“We do have an obligation to educate our children whether vaccinated or unvaccinated and we will not segment our society along those lines.”
So says Education Minister Daryll Matthew amidst growing concerns that – with the November 11deadline approaching for the student vaccine mandate – unjabbed students will be left out in the cold.
The rule stipulates that pupils 12 years and older must had at least one dose of a Covid shot by November 11 or risk losing access to face-to-face learning.
Although, according to Matthew, these students will not be allowed back in the physical classroom, his ministry is presently trying to find ways to ensure that they are reached.
“It may be that we have to ensure that a system is in place for remote learning for those children. I know the Ministry of Education is now finalising plans in terms of how we will reach but I can tell you there will be a significant disadvantage because it is clear that all the experts, all the teachers, all the educators agreed that the best place for children to be is in the classroom,” Matthew said.
Matthew’s comments come on the same day that students across the country returned to schools as part of the ‘tier two’ approach to learning which sees students in the class in a rotation system.
Not only is Matthew refuting any accusations raised about the government not ensuring every child is educated but he also reiterated officials’ stance that vaccine mandates are ultimately in place to protect people.
“The government isn’t mandating vaccines to be taken to poison anyone, as has been accused, or to inconvenience anyone or their livelihoods.
“We simply recognise that collectively we have to protect the society. We can’t be debating two years after about Bill Gates and ‘mark of the beast’ and magnet on your shoulder and all sorts of things.
“People are dying and we have an obligation as a responsible government to protect lives and livelihoods,” he declared.
The minister of education also believes there is room to improve students’ access to the internet and devices, warning that the country could see the impact of the Covid-19 pandemic on the education system in the years to come.

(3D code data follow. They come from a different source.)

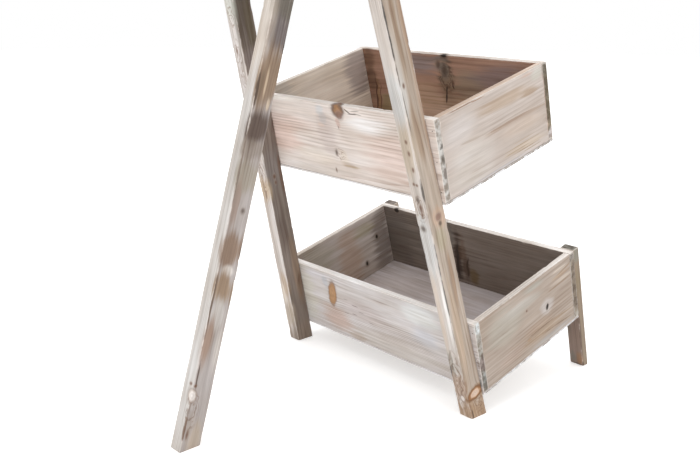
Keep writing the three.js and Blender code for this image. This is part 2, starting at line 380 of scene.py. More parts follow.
    for start in range(0, (rows - 1) * count, count):
        for j in range(count):
            k = (j + 1) % count
            face((start + j, start + k, start + count + k, start + count + j), sideKeys[side[j]], 0.0)
    total = rows * count
    for end, row in ((0, 0), (1, rows - 1)):
        rim = flat[row * count:(row + 1) * count]
        centre = rim.mean(0)
        outer = list(range(row * count, (row + 1) * count))
        key = sideName(axes[0] * (1 if end else -1))
        turn = 1 if end else -1
        for share, worn in ((0.9, 0.25), (0.6, 0.0), (0.25, 0.0)):
            vertices.append(centre + (rim - centre) * share)
            edges.append(np.full(count, worn))
            sinkShades.append(np.zeros(count))
            inner = list(range(total, total + count))
            total += count
            for j in range(count):
                k = (j + 1) % count
                face((outer[j], outer[k], inner[k], inner[j])[::turn], key, 1.0)
            outer = inner
        vertices.append(centre[None])
        edges.append(np.zeros(1))
        sinkShades.append(np.zeros(1))
        for j in range(count):
            face((outer[j], outer[(j + 1) % count], total)[::turn], key, 1.0)
        total += 1
    local = np.concatenate(vertices)
    placed = np.clip(local @ axes, np.array(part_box(node)[0]), np.array(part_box(node)[1]))

    mesh = bpy.data.meshes.new(node + "_wood")
    mesh.from_pydata(placed.tolist(), [], faces)
    mesh.update()
    # each side's tone, painted light and shade included
    sideToneAndShadeOf = {key: linear(code)[:3] for key, code in tones.items()}
    colours = np.array([sideToneAndShadeOf[key] + [flag] for key, flag in zip(toneKeys, capFlags)])
    for name, kind, domain, field, values in (
            ("grain", "FLOAT_VECTOR", "POINT", "vector", local - middle),
            ("edge", "FLOAT", "POINT", "value", np.concatenate(edges)),
            ("pit", "FLOAT", "POINT", "value", np.concatenate(sinkShades)),
            ("tone", "FLOAT_COLOR", "FACE", "color", colours)):
        made = mesh.attributes.new(name, kind, domain)
        made.data.foreach_set(field, values.astype(np.float32).ravel())
    if sum(polygon.center.dot(polygon.normal) * polygon.area for polygon in mesh.polygons) < 0:
        mesh.flip_normals()                                           # faces point outwards
    mesh.polygons.foreach_set("use_smooth", [True] * len(mesh.polygons))
    return mesh


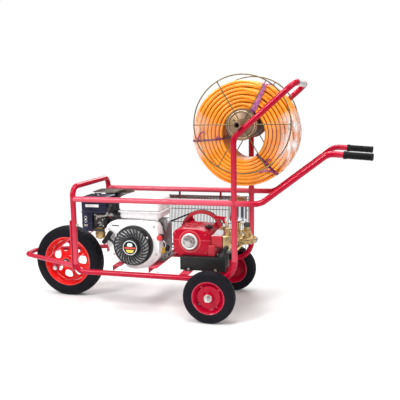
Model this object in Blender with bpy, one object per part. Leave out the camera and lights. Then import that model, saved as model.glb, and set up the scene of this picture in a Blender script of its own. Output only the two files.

“On the 17th and 18th of this month I think it is, I will be chairing an Organization of American States (OAS) meeting and that is one of the topics that I have asked to be put on the agenda; the growing gap between the haves and the have nots, as it relates to access of education, because it is a problem that is being felt across the entire hemisphere,” Matthew said.
“So, we are not unique in that aspect because we recognise the households who can afford to have each child in the home have a device, whereas the children who are not so fortunate, they are sharing a phone that a single mother has to use and they’re all trying to log on to Google Classroom on her phone and the cost of internet too.
“So as much as the internet providers have worked along with us to provide zero rates for Google Classroom and so on, if you have one Samsung phone that has to be shared between three children, it is still a disadvantageous position that these students are in,” he added.
Almost 6,000 students of the approximately 8,000 eligible for vaccination, according to the education minister, have been vaccinated so far.